What to work on - List, from the lines below, each one with "attach" in it.

Source material -
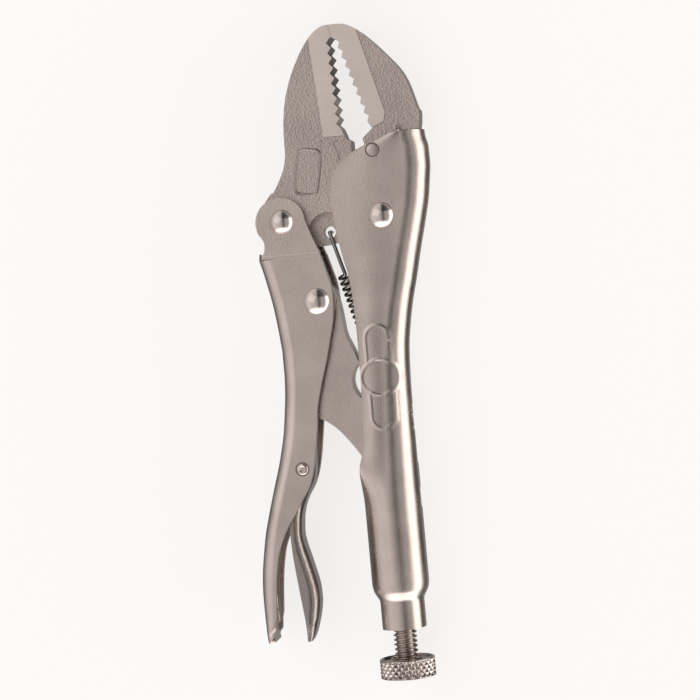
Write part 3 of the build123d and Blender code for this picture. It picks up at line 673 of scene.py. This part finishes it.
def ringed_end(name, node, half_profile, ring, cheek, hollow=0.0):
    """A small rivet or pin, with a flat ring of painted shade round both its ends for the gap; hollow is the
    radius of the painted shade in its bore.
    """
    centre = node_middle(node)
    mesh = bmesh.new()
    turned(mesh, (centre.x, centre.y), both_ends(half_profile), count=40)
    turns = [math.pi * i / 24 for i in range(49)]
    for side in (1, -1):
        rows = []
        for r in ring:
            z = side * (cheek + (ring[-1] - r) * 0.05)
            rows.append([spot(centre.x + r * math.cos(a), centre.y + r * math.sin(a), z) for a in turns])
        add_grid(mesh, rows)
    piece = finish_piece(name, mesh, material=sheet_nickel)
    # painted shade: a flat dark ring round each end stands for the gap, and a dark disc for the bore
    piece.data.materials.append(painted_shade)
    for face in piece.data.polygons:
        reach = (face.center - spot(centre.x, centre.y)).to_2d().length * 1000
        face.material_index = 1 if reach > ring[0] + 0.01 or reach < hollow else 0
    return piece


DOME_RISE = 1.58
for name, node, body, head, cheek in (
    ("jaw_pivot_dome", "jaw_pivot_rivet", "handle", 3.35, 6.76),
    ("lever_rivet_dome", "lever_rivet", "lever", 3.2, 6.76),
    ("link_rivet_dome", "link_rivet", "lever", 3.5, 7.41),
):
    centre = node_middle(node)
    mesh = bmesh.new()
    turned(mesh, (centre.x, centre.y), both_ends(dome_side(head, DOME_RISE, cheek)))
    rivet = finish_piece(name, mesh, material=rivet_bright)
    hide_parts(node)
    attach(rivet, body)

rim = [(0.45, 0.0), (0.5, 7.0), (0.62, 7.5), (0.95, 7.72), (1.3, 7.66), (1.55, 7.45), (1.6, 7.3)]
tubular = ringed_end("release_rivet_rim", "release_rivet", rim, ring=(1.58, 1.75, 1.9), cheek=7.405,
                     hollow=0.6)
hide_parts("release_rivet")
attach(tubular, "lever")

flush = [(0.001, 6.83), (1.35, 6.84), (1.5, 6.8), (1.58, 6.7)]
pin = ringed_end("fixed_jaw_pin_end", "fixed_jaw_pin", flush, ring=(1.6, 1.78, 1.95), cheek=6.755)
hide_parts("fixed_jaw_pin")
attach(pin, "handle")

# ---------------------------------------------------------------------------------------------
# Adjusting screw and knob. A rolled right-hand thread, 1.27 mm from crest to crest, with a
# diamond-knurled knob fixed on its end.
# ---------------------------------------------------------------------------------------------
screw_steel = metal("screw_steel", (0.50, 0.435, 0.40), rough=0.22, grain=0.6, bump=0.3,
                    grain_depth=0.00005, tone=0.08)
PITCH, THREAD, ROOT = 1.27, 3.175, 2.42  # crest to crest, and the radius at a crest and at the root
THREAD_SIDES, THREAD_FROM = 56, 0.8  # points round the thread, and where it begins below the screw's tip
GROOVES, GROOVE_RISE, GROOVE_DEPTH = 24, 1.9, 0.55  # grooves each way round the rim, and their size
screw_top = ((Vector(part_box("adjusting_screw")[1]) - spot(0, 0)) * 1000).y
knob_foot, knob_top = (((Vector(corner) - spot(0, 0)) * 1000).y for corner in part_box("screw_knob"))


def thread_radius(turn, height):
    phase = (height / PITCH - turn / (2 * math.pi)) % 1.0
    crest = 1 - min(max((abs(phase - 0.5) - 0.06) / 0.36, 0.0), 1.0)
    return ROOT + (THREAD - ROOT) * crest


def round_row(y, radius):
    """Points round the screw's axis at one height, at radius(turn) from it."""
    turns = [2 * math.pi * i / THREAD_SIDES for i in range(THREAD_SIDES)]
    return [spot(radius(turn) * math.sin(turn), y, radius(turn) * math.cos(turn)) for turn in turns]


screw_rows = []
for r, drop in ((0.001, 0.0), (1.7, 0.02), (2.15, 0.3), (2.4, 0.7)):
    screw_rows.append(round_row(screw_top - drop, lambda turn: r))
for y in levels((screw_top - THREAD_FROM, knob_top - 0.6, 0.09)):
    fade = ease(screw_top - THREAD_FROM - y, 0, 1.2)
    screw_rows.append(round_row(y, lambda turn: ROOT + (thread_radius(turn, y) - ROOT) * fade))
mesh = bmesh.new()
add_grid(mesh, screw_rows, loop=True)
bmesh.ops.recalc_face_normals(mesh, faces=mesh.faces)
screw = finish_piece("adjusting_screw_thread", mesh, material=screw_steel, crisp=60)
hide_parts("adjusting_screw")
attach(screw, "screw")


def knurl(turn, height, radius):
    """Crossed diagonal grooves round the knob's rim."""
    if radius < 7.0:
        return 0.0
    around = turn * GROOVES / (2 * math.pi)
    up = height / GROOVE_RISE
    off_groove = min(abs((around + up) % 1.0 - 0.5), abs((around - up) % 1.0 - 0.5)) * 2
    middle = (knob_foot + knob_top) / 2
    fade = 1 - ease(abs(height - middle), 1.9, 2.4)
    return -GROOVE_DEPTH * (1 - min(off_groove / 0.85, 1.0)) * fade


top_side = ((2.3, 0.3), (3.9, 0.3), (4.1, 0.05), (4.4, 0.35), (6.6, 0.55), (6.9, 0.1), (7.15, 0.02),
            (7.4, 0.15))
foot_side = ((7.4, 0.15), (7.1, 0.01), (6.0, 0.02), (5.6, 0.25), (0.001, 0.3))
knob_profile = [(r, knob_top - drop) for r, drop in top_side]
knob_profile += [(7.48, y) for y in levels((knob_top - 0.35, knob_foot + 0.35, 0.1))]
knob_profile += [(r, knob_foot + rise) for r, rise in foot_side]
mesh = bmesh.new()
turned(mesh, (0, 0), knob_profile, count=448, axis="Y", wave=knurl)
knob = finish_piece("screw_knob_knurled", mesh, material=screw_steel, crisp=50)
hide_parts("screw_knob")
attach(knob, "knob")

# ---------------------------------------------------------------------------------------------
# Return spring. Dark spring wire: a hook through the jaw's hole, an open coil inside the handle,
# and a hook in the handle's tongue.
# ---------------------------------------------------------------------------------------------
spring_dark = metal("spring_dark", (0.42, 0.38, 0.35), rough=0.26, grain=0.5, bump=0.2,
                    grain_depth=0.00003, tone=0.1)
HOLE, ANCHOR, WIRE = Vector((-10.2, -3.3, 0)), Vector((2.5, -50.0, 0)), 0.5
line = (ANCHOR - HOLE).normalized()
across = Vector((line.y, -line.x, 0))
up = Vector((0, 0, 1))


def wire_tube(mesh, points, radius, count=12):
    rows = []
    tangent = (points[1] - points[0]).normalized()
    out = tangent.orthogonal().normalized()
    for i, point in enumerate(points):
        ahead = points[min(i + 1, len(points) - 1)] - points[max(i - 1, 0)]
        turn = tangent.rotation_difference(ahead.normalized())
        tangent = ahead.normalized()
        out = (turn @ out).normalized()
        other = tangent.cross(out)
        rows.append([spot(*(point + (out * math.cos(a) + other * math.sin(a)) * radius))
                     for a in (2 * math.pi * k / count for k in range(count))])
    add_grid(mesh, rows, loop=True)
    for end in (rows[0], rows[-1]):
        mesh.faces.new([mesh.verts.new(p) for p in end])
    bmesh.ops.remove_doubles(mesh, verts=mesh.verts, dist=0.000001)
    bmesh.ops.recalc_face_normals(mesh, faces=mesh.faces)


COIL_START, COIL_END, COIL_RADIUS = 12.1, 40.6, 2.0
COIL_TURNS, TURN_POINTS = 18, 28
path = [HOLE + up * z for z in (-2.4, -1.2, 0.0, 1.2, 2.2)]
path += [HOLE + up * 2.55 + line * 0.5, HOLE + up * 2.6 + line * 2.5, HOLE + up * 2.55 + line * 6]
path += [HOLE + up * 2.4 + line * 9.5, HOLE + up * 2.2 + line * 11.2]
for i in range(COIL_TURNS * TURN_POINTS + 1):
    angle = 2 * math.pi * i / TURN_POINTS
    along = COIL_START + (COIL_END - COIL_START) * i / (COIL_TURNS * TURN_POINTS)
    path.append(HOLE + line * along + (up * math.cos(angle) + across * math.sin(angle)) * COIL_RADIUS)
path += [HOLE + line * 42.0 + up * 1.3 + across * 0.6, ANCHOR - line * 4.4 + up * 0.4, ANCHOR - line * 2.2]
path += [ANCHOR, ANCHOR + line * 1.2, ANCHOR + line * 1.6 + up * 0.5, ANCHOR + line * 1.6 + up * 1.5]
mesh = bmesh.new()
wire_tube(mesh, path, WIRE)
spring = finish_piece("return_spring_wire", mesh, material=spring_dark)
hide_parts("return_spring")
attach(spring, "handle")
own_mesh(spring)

--

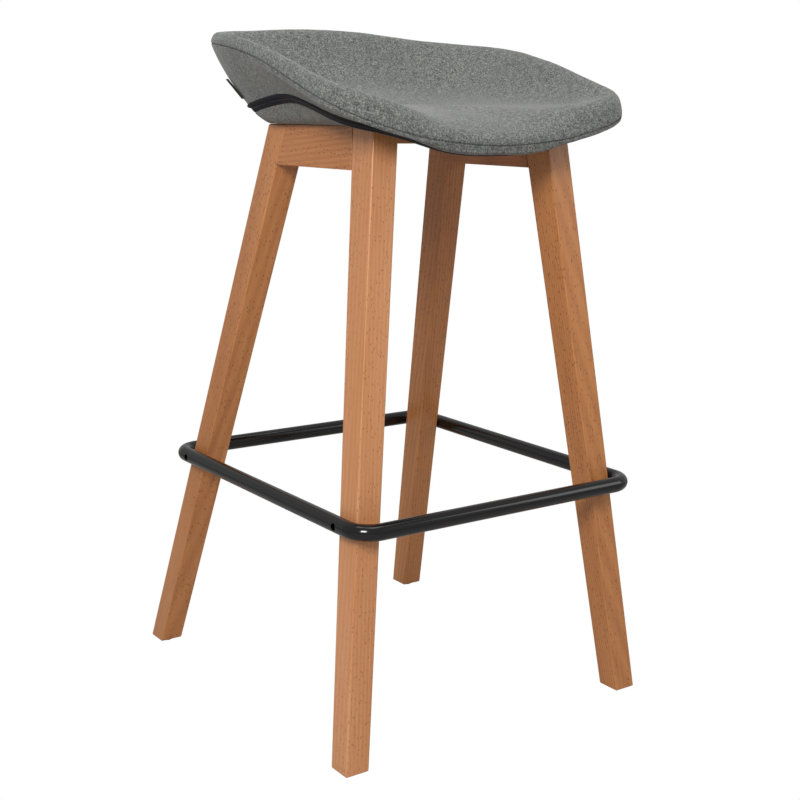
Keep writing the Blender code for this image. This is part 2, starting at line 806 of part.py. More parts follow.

==

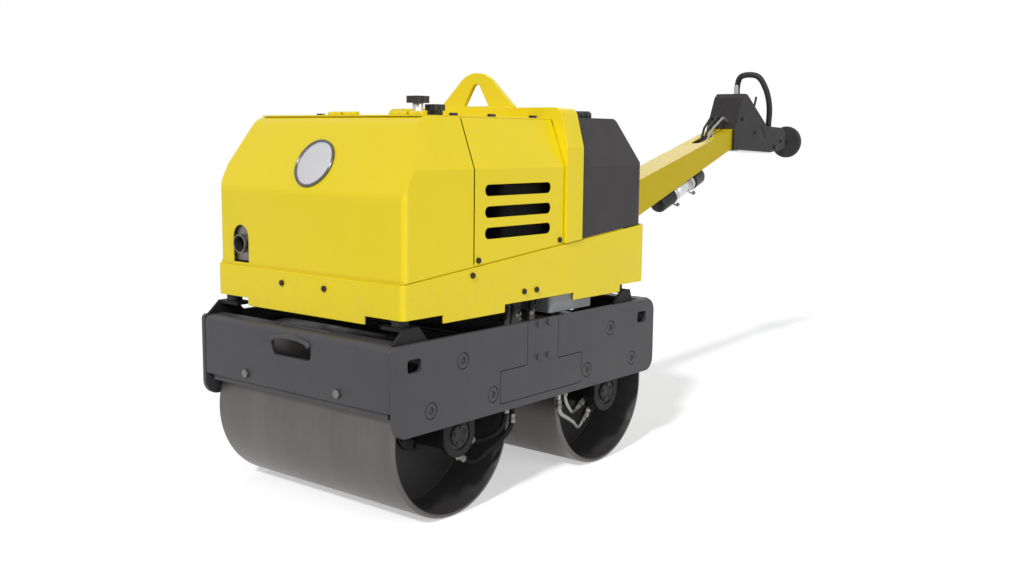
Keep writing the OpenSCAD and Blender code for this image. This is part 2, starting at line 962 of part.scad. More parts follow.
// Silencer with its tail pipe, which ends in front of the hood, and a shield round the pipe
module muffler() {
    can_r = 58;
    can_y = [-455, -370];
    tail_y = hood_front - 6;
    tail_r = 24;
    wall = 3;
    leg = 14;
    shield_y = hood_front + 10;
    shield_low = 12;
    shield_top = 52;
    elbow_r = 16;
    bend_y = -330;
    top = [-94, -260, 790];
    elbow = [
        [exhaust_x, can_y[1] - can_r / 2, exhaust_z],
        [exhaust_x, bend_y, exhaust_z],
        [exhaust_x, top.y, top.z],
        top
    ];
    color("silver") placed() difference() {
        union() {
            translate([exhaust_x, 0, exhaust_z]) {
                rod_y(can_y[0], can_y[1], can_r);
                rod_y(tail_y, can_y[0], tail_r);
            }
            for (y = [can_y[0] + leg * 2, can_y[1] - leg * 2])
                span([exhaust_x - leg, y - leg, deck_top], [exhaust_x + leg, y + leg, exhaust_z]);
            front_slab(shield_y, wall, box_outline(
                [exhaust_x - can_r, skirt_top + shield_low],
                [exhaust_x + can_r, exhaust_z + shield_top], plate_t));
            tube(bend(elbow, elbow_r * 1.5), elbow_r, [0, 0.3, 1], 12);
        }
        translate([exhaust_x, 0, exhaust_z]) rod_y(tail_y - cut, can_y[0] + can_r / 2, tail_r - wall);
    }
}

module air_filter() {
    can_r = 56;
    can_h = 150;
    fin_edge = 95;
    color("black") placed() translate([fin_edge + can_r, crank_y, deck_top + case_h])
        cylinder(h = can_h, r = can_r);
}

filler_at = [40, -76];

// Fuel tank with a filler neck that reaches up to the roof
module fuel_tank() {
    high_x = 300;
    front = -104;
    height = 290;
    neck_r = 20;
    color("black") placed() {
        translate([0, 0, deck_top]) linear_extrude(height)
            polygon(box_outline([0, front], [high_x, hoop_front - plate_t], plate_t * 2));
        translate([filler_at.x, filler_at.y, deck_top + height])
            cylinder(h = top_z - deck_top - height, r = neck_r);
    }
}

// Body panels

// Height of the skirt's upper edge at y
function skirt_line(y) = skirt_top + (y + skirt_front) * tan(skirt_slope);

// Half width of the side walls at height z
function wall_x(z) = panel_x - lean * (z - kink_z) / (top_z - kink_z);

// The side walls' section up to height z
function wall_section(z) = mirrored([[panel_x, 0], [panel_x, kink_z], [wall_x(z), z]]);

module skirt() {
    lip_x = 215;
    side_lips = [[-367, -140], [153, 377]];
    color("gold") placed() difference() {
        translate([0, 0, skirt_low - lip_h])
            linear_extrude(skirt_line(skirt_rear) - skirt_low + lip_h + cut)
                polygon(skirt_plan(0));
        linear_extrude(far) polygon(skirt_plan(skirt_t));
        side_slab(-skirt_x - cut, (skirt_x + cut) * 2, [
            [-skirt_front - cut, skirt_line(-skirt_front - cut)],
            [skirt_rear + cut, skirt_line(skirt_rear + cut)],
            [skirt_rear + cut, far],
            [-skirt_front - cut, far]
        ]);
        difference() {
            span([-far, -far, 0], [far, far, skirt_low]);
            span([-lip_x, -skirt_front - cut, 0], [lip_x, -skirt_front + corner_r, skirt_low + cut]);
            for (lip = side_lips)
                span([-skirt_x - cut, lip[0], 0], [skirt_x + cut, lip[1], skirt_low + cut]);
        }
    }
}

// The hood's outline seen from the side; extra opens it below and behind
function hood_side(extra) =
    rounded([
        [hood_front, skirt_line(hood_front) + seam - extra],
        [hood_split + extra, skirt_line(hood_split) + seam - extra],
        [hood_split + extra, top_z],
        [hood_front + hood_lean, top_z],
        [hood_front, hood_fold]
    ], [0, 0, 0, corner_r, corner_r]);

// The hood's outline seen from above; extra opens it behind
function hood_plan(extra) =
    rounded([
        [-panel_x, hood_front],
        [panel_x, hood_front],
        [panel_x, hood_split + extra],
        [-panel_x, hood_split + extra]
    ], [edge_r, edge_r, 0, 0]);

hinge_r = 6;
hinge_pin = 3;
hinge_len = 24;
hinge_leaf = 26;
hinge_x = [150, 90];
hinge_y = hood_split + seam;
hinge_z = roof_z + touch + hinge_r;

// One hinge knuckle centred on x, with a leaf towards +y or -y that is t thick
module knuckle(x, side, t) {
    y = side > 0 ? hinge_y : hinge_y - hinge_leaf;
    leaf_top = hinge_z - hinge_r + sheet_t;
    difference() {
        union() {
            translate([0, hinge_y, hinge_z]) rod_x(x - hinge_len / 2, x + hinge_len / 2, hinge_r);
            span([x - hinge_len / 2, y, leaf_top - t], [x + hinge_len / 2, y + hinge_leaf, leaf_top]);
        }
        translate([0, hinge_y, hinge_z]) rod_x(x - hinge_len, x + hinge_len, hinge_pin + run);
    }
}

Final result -
    attach(rivet, body)
attach(tubular, "lever")
attach(pin, "handle")
attach(screw, "screw")
attach(knob, "knob")
attach(spring, "handle")